An all-solar home in the north country? It can be done
Shrewsbury, Mass.
Norman Saunders invents houses - ''maximally glazed'' houses, if you will. And they are remarkable products. His ridgetop solar home in the heart of New England cold country remains within plus or minus 5 degrees of 70 degrees F. year-round without a furnace or woodstove. It maintains a constant flow of fresh air, is fully automatic, has annual operating expenses of $50, and costs slightly more than a conventional home to build - $90,000 to be exact.
That's because Mr. Saunders tinkers with his designs the way a race driver fine-tunes a turbocharged engine. So delicate is the balance of systems in Saunders's home that he will change the position of a nail to ensure the proper flow of air.

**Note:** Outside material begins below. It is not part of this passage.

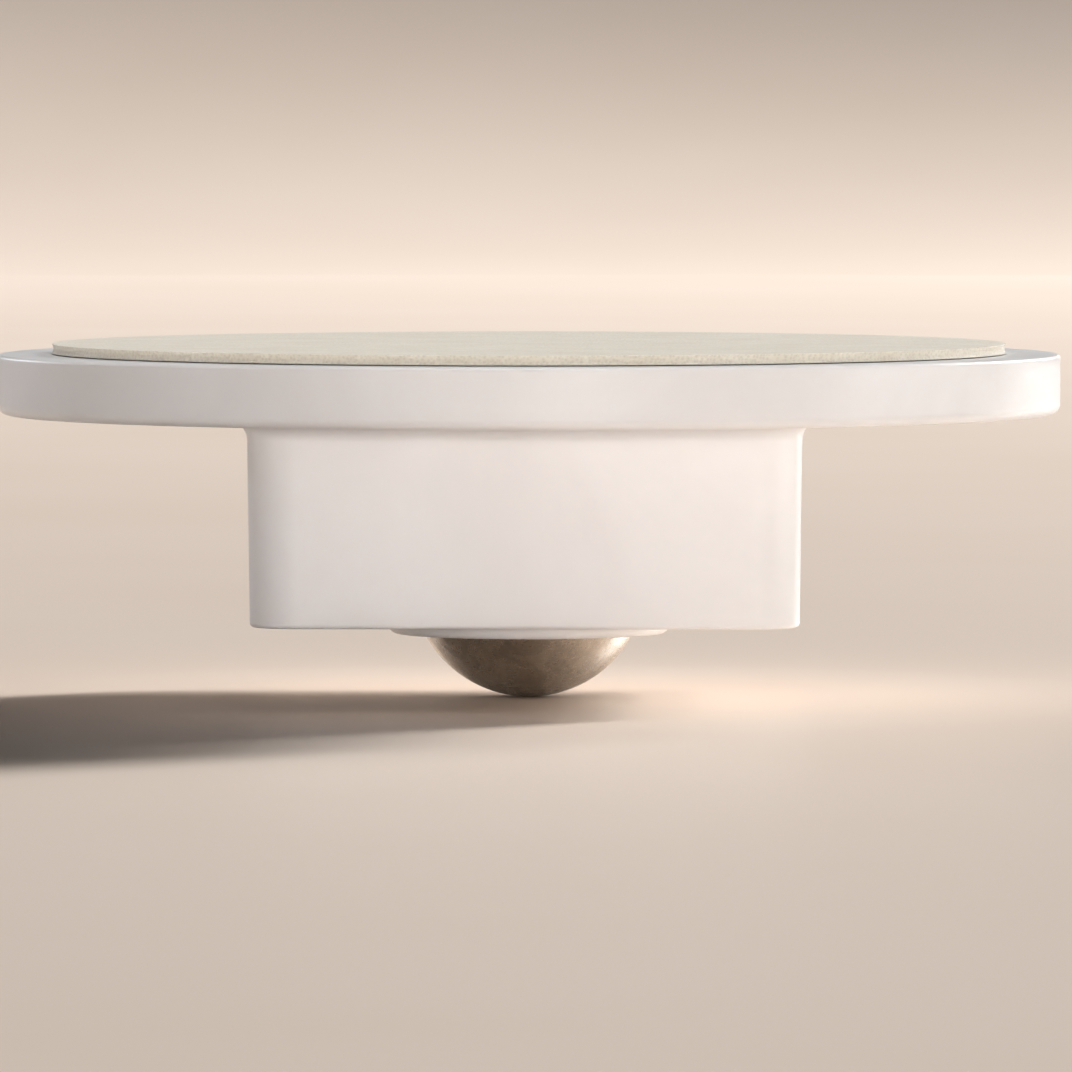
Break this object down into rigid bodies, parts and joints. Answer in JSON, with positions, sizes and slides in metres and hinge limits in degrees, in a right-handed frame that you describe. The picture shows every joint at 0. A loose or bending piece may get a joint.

The Shrewsbury home is a major milestone in solar design because it breaks the golden rule of solar-home building; that is, you can't achieve 100 percent solar heating in a home in the northern tier of the United States while containing costs and preserving looks.
''This is a deliberate flouting of conventional wisdom and a display of what could be done,'' says Saunders. ''You can go to 100 percent solar. It works.''
That it does. On a visit to the house on a raw February day with the thermometer dipping to 23 degrees and the wind gusting, the temperature inside the split-level three-bedroom 2,450-square-foot home stood at a toasty 73 degrees. Built roughly in saltbox style, the house has a greenhouse and glass roof on the south-facing side. There is a two-car garage and a normal complement of windows.
The Shrewsbury house is the eighth in a succession of solar homes Mr. Saunders has designed, and it comes the closest to meeting his rigid goals:
* All rooms at 70 degrees all the time.
* The same temperature throughout the house with no cold bedrooms or warm south-facing rooms.
* No auxiliary heat even during cloudy, week-long, midwinter weather.
* A steady stream of fresh air (often a problem in superinsulated homes).
* Negligible cost for maintenance and operation.
Saunders has achieved virtually all of his goals by integrating most of his half-dozen or so patents in the solar field into the design. They include these trademarked techniques:
Solar staircase. A system of mirrors, parallel to the ground and mounted within the pitched south-facing roof and surrounded by multiple layers of glazing, that let the low winter sun pass through but reflect the summer sun away from the house, keeping it cool.
Heat sandwich. The use of two heat stores, one in the attic and one built into the foundation with the living space ''sandwiched'' in between. The attic heat store contains 400 six-gallon jugs lined up next to one another. They hold a total of about 18,000 pounds of water. The lower heat store consists of 100 tons of small stones laid directly on the ground.
Heat stores are used to adjust the temperature in the house and save accumulated heat for, quite literally, a rainy day. The water in the attic is generally warmer than the air in the living space. The opposite is true of the basement heat store.
The north window. Most solar houses have north-side windows that are small in both size and number. Saunders's design produces a thermal resistance of R-5, allowing large and numerous windows on the cooler north side of the house.
Dynamic insulation. The use of physics and convection to achieve a flow of air that avoids the escape of heat.
Because of the integrated nature of the house design, attempts at naming it have proved unsuccessful. William Shurcliff, who has written a number of books about solar design, including ''Saunders Shrewsbury House,'' calls it variously an attic-driven house, top-drive house, sub-and-super solar house, hydro-attic house, solar-store attic house, or solarmatic attic house. But his favorite seems to be trans-sol-attic house.
Mr. Saunders maintains that the design principles are flexible and that a home needn't retain the look of the Shrewsbury home to take advantage of the solar principles it employs. He intends to prove his theory with his next entry, a home he hopes to keep within 2 degrees, plus or minus, of 70 degrees.
Such a home would be more livable than a conventional house, he says, because there would be no need to adjust a thermostat and, because of insulation, every corner of the house would be the same temperature, unlike a traditionally heated home.